Important! - No matter which mode you choose, the actor always trims the blank rows and columns, clears them and recalculates how the data should be positioned in the sheet. There are 2 main reasons for this. First is to be maximally efficient with the number of rows and columns so any unused rows/columns are trimmed of. The second reason is that if the new data have new fields (e.g. bigger arrays) we need to insert columns in the middle of the current columns so everything needs to be recalculated and moved.

Input

Most of Apify actors require a JSON input and this one is no exception. The input consists of one object with multiple options:

  • options<object>
    • mode <string> Any of replace, append, modify, load backup. Explained above. Required
    • spreadsheetId <string> Id of your spreadsheet. It is the long hash in your spreadsheet URL. Required
    • datasetOrExecutionId <string> Id of the dataset or crawler execution where the data you want to import are located. This option is mandatory for replace and append modes and not usable in other modes.
    • backupStore <string> Id of the store where the previous backup was saved. It is the id of the default key-value store of the run from which you want to load the backup. This option is mandatory for "load backup" mode and not usable in other modes.
    • limit <number> Defines how many items (rows) you want to import. Default: Maximum (currently 250000).
    • offset <number> Defines how many items you want to skip from the beginning. Default: 0.
    • range <string> Defines which part of your spreadsheet will be impacted by the actor. It is specified in A1 notation. Default: Name of the first sheet in the spreadsheet.
    • tokensStore <string> Defines in which key-value store authorization tokens are stored. This applies to both where they are initialy stored and where they are loaded from on each subsequent run. Default: "google-oauth-tokens".
    • filterByEquality <boolean> If true, only unique items(rows) are imported. Items are unique between each other if any of their fields are not equal (deep equality). Only one of filterByEquality, filterByField and transformFunction can be specified! Default: false.
    • filterByField <string> Similar to filterByEquality but uniqueness is checked only by the one specified field which means the rest of the fields maybe different but the item will still not be imported. Only one of filterByEquality, filterByField and transformFunction can be specified! Default: null.
    • transformFunction <string> Custom function that can filter or modify the items in any way. It's requirements and behaviour differs for each mode. Only one of filterByEquality, filterByField and transformFunction can be specified! Default: null
    • createBackup <boolean> If true then after obtaining the data from the spreadsheet and before any manipulation, data are stored into the default key-value store under the key backup. Can be loaded in future run using load backup mode. Useful when you are not sure what you are doing and have valuable data in the spreadsheet already. Default: false.
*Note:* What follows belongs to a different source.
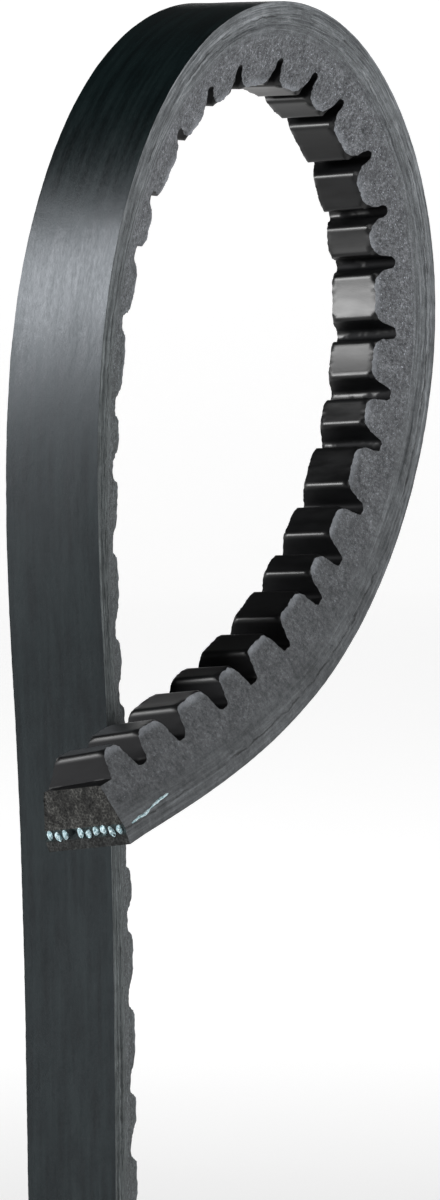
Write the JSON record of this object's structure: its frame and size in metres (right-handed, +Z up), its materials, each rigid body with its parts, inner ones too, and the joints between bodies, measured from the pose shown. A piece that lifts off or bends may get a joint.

Filter options and transform function

By default the behaviour of the import is straightforward. replace mode simply replaces the old rows with new rows, append simply adds new rows below the old ones and modify doesn't do anything (it is only usable with filter options or transform function). But for more complicated imports that require importing only unique items or any other custom functionality, you need to use one of the following options: filterByField, filterByEquality or transformFunction. Behaviour of each of these options is specific to each of the modes so if you need to do some more complicated workflow it is important to understand the interaction.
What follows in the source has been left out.